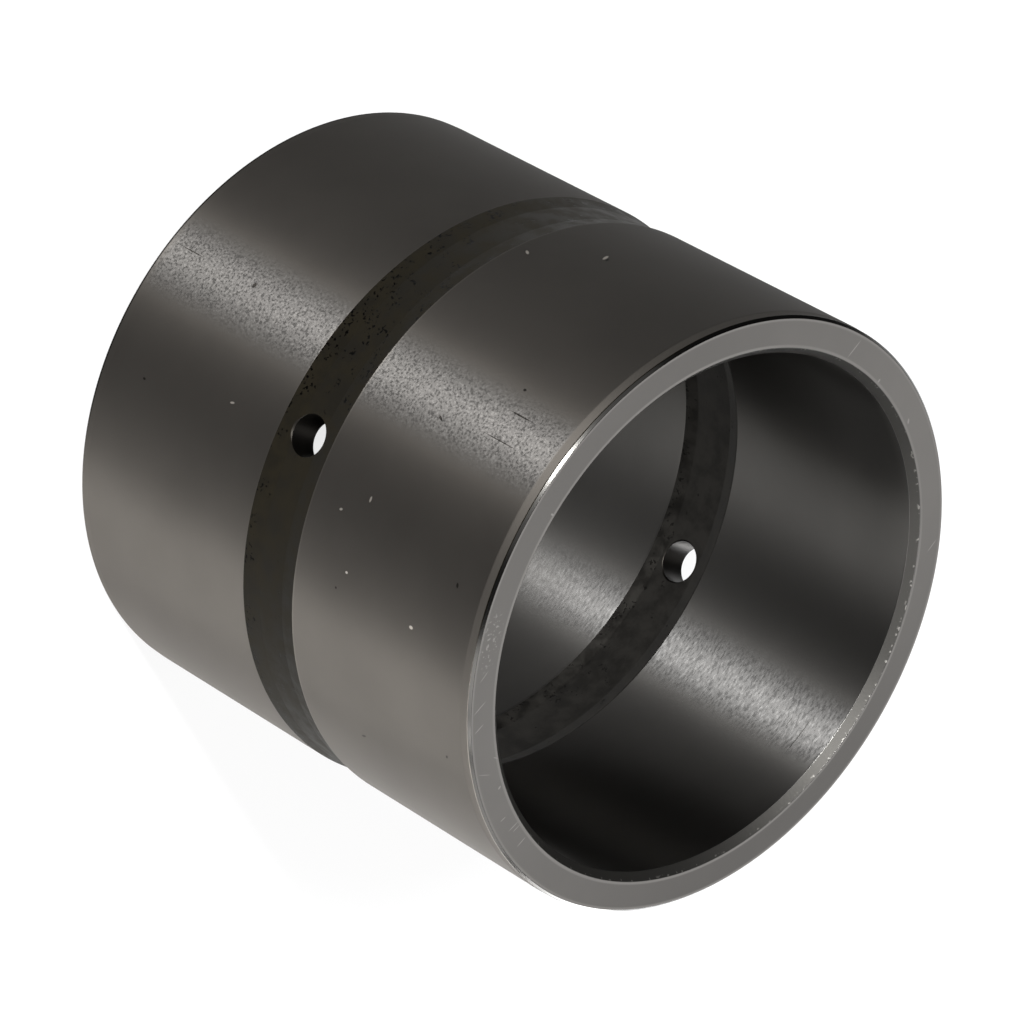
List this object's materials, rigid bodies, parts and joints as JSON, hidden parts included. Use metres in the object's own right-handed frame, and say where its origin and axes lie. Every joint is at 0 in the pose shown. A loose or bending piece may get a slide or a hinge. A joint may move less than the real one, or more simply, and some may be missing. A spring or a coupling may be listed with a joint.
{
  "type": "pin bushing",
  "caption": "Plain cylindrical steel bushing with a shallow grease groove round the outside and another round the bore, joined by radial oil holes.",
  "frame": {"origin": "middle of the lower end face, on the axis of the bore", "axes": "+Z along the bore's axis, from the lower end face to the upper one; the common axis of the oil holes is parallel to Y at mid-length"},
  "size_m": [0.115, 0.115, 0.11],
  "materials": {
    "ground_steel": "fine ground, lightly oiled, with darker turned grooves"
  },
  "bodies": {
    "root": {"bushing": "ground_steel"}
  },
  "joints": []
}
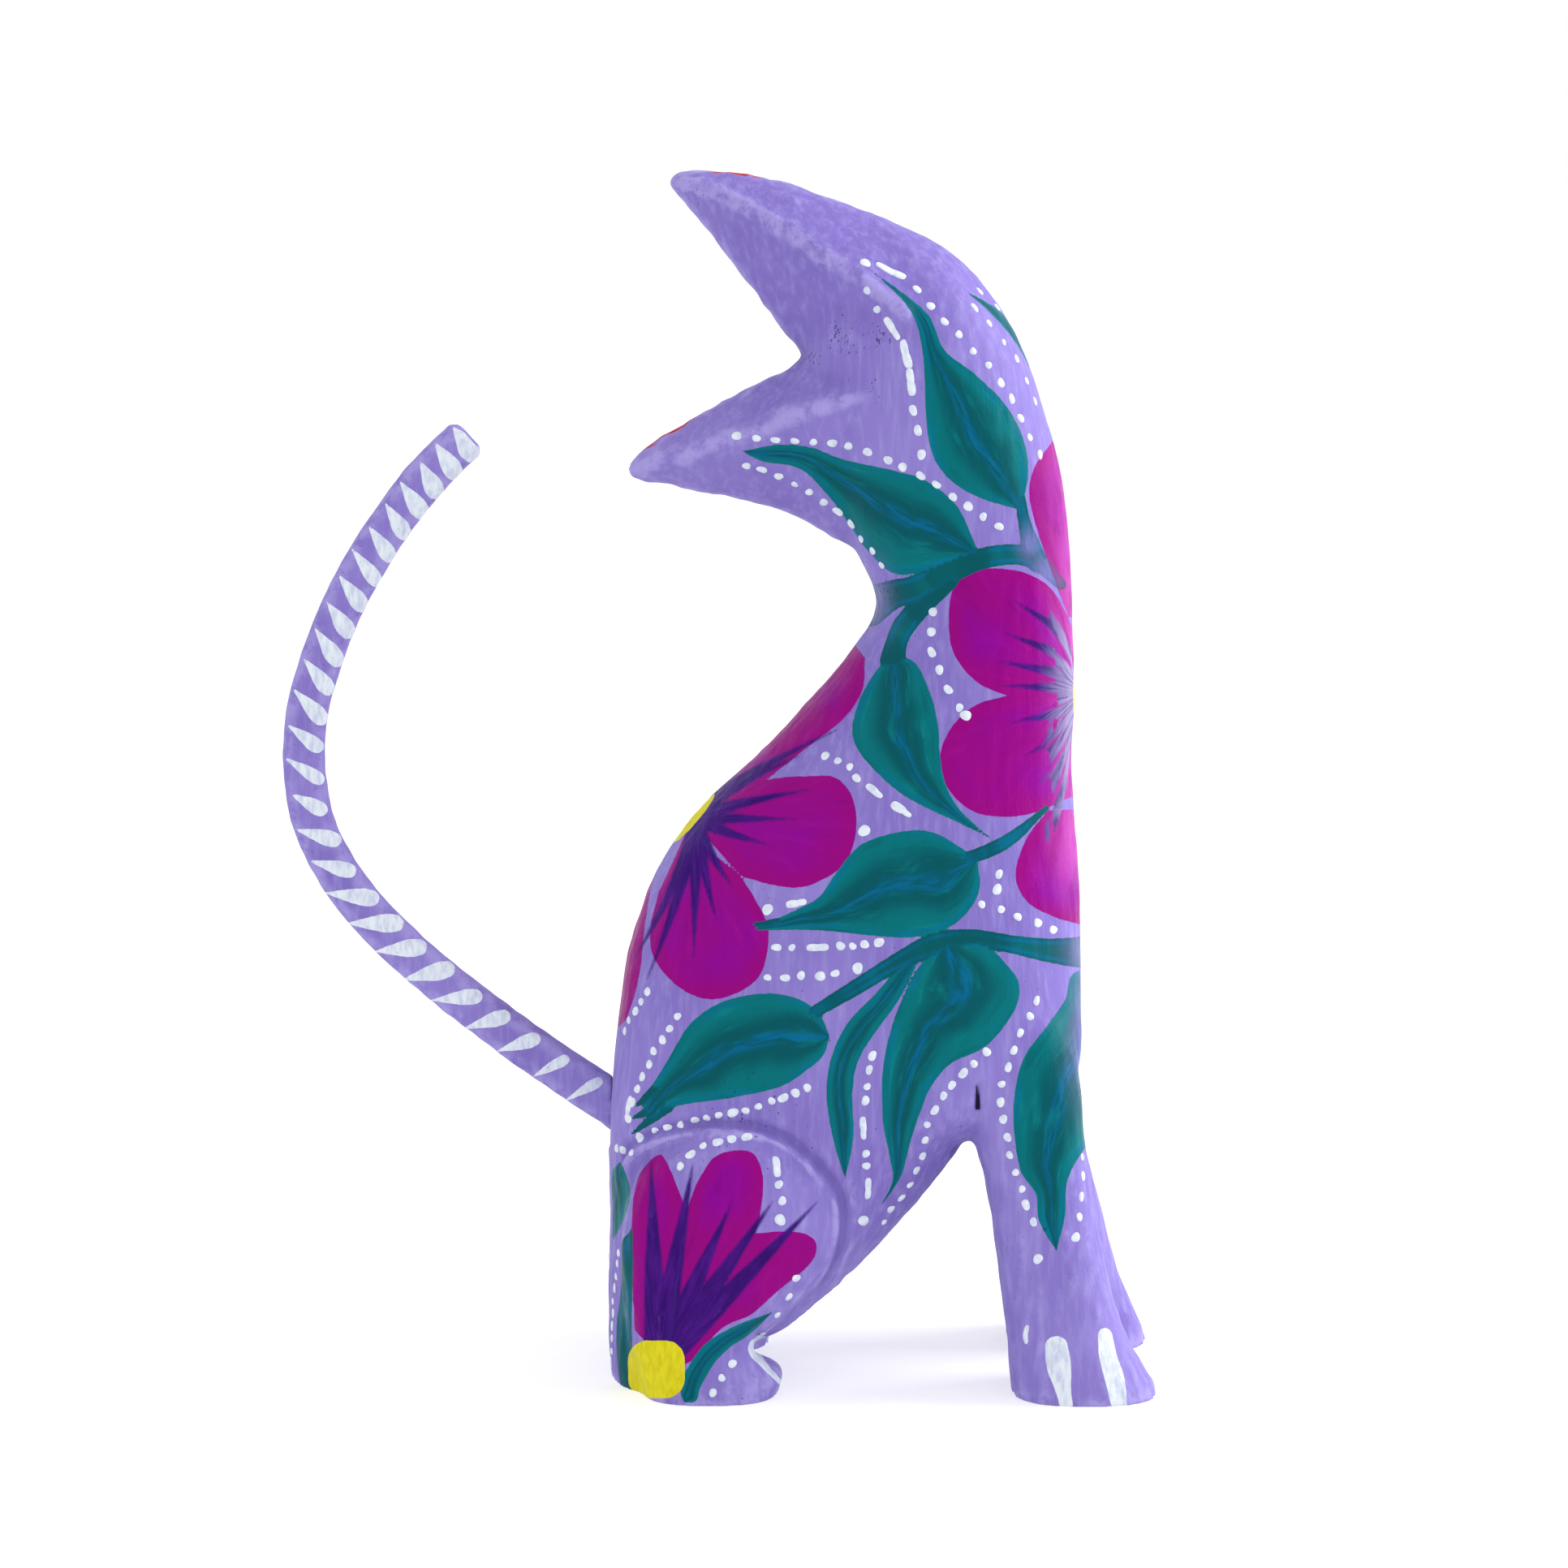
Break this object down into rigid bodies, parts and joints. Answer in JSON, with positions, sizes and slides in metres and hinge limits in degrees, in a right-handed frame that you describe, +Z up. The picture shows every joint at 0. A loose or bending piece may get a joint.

------------------------------

What you should do >>
Repeat every entry exactly as written above.

Reply to the task >>
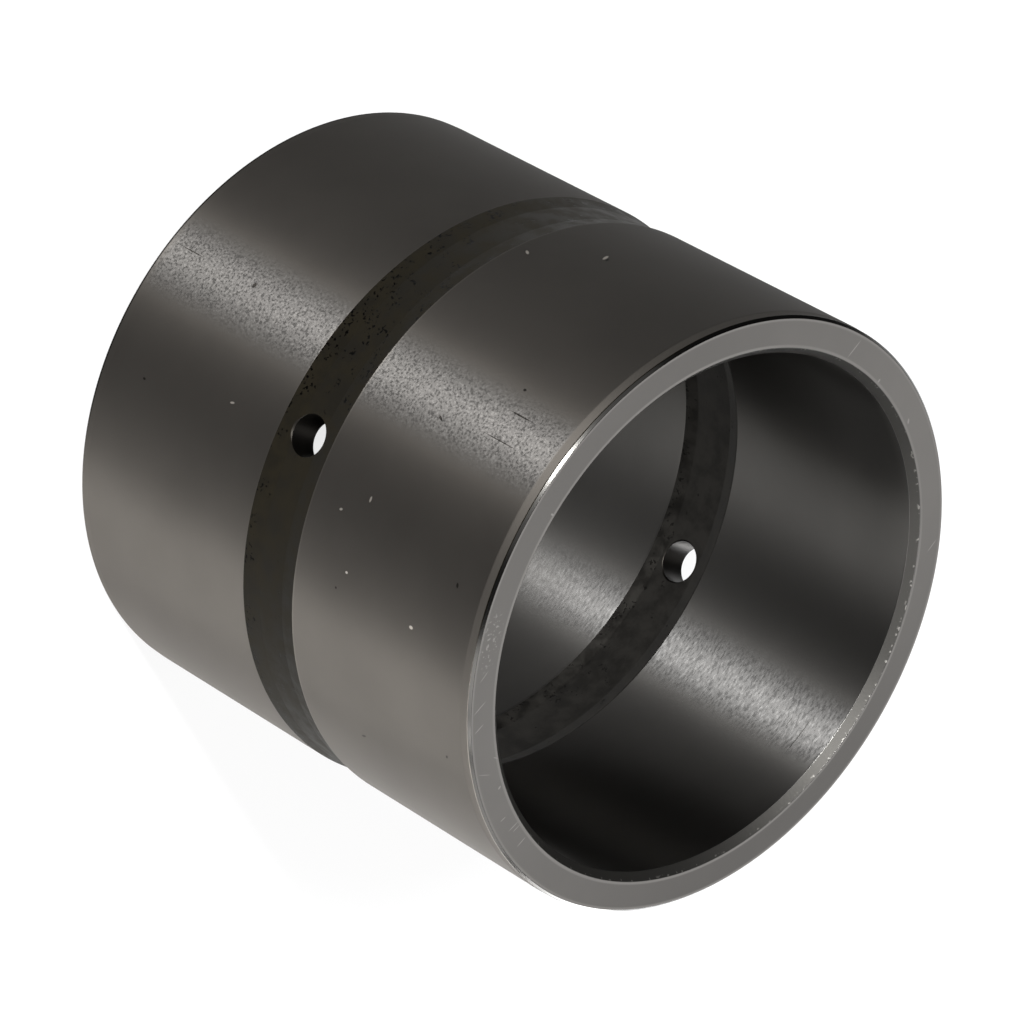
List this object's materials, rigid bodies, parts and joints as JSON, hidden parts included. Use metres in the object's own right-handed frame, and say where its origin and axes lie. Every joint is at 0 in the pose shown. A loose or bending piece may get a slide or a hinge. A joint may move less than the real one, or more simply, and some may be missing. A spring or a coupling may be listed with a joint.
{
  "type": "pin bushing",
  "caption": "Plain cylindrical steel bushing with a shallow grease groove round the outside and another round the bore, joined by radial oil holes.",
  "frame": {"origin": "middle of the lower end face, on the axis of the bore", "axes": "+Z along the bore's axis, from the lower end face to the upper one; the common axis of the oil holes is parallel to Y at mid-length"},
  "size_m": [0.115, 0.115, 0.11],
  "materials": {
    "ground_steel": "fine ground, lightly oiled, with darker turned grooves"
  },
  "bodies": {
    "root": {"bushing": "ground_steel"}
  },
  "joints": []
}
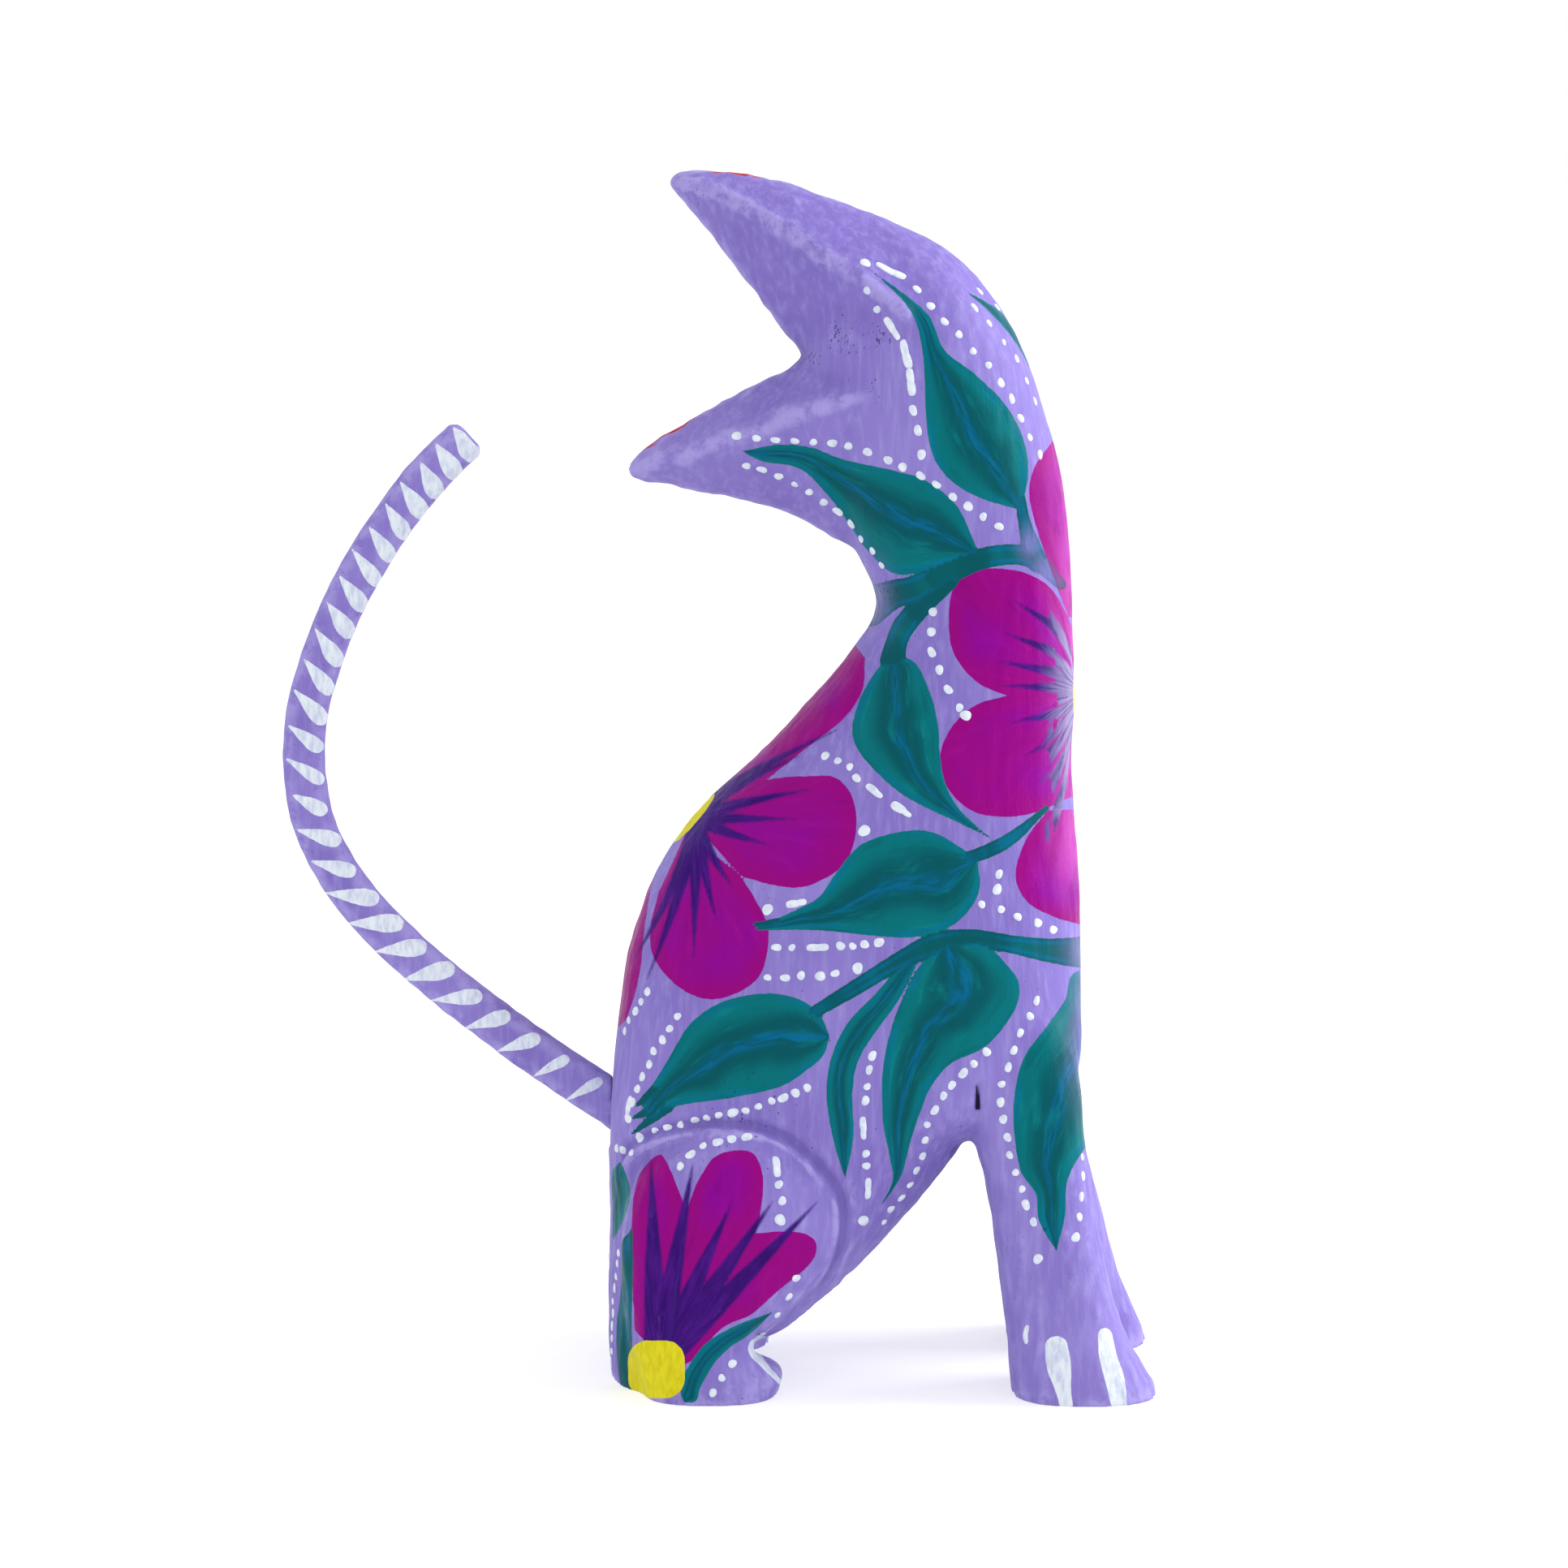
Break this object down into rigid bodies, parts and joints. Answer in JSON, with positions, sizes and slides in metres and hinge limits in degrees, in a right-handed frame that you describe, +Z up. The picture shows every joint at 0. A loose or bending piece may get a joint.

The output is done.